How or whether Microsoft remains involved is a big question. But now that Icahn, who support Microsoft's effort to acquire Yahoo, is on the board, he has some authority to structure and vote on a deal with Microsoft.
"He doesn't have a controlling interest yet but that all depends on the dynamics of the board," Enderle said. "Icahn and the people he's going to bring on board can be very compelling in their arguments [about the direction of the company]."
Gardner said the deal with Icahn makes the Yahoo board and Yang appear in a better light to shareholders. "There have been multiple flavors of what the truth is behind these ongoing negotiations [with Microsoft] and this makes it seem like they did have good faith and wanted to express good faith in dealing with Microsoft," he said.

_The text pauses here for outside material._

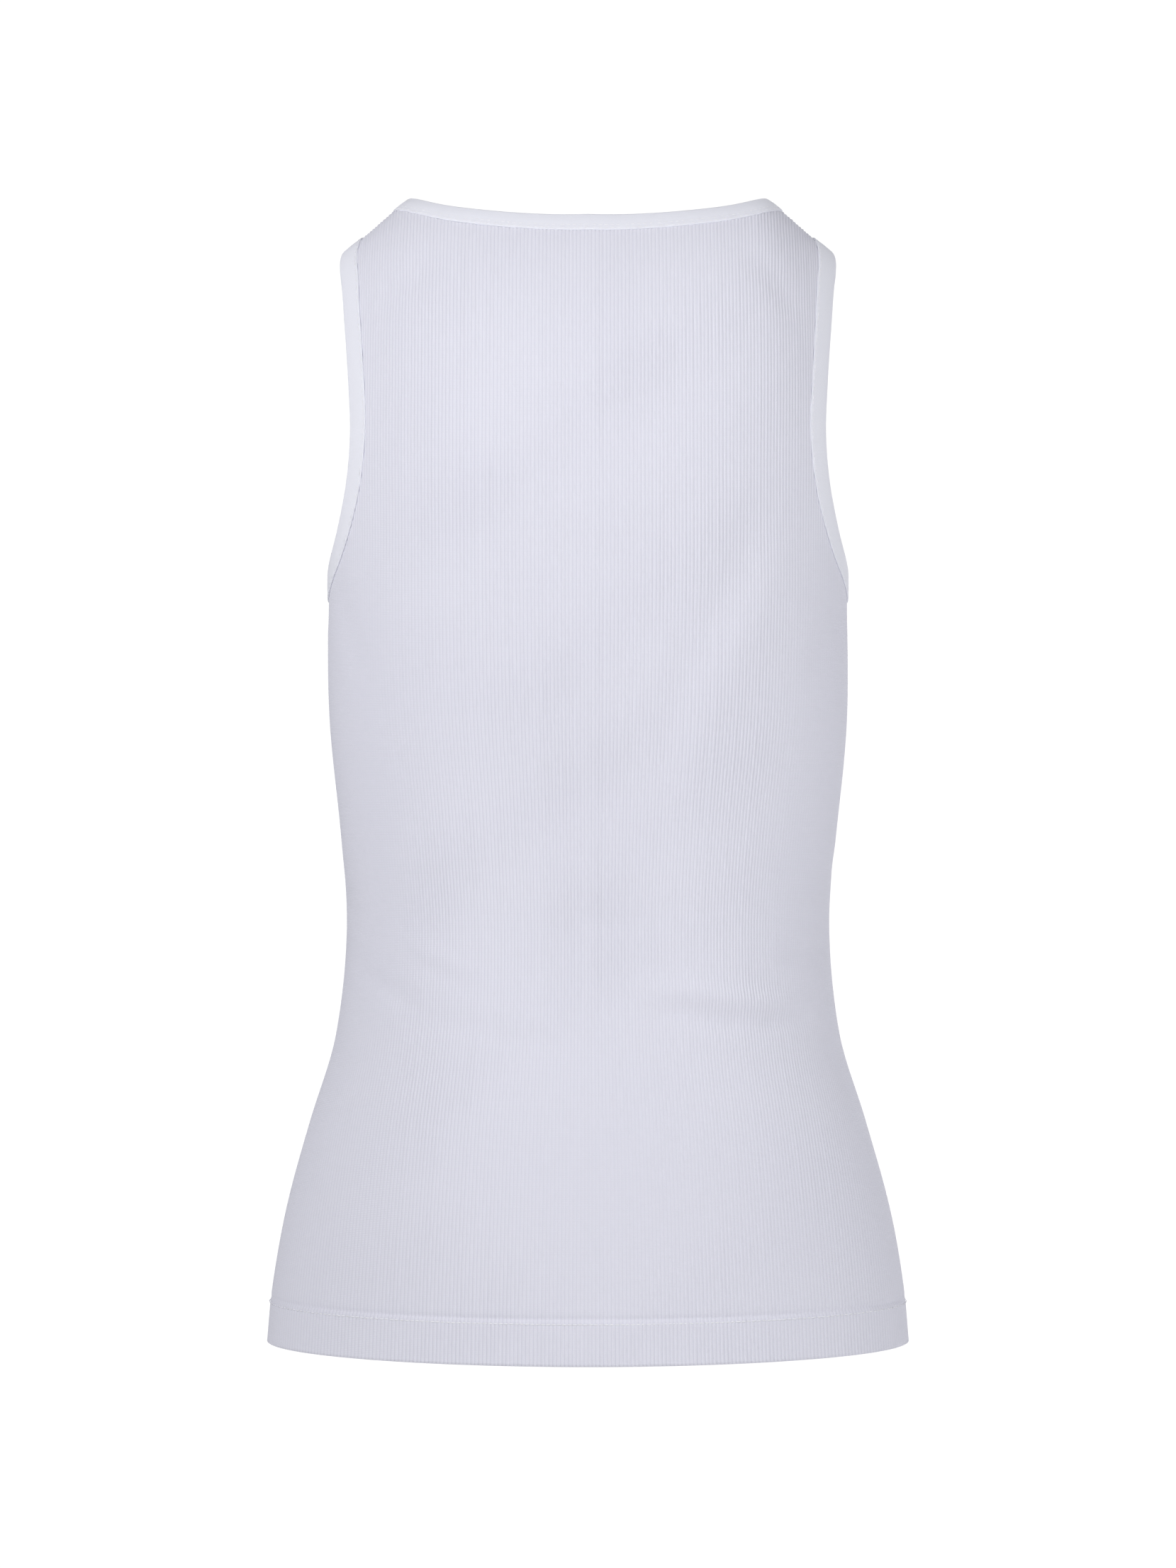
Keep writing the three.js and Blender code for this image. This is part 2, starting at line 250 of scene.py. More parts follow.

But now Yahoo looks like it is ready to go back to the drawing board and once again reopen talks with Microsoft, Gardner said. And Microsoft has to figure out what it wants to do, he said.
"Microsoft needs to decide what part of Yahoo it wants to buy and for how much," he said.
Enderle said Yahoo is in better shape now by ending the fight with Icahn through negotiations rather than through a nasty proxy fight.
"The proxy fight would have resulted in a board that was going to go in and house clean Yahoo, which means Yahoo would get worse before it gets better," he said. "Now there's a chance that this combination will allow the company to focus on getting better out of the gate."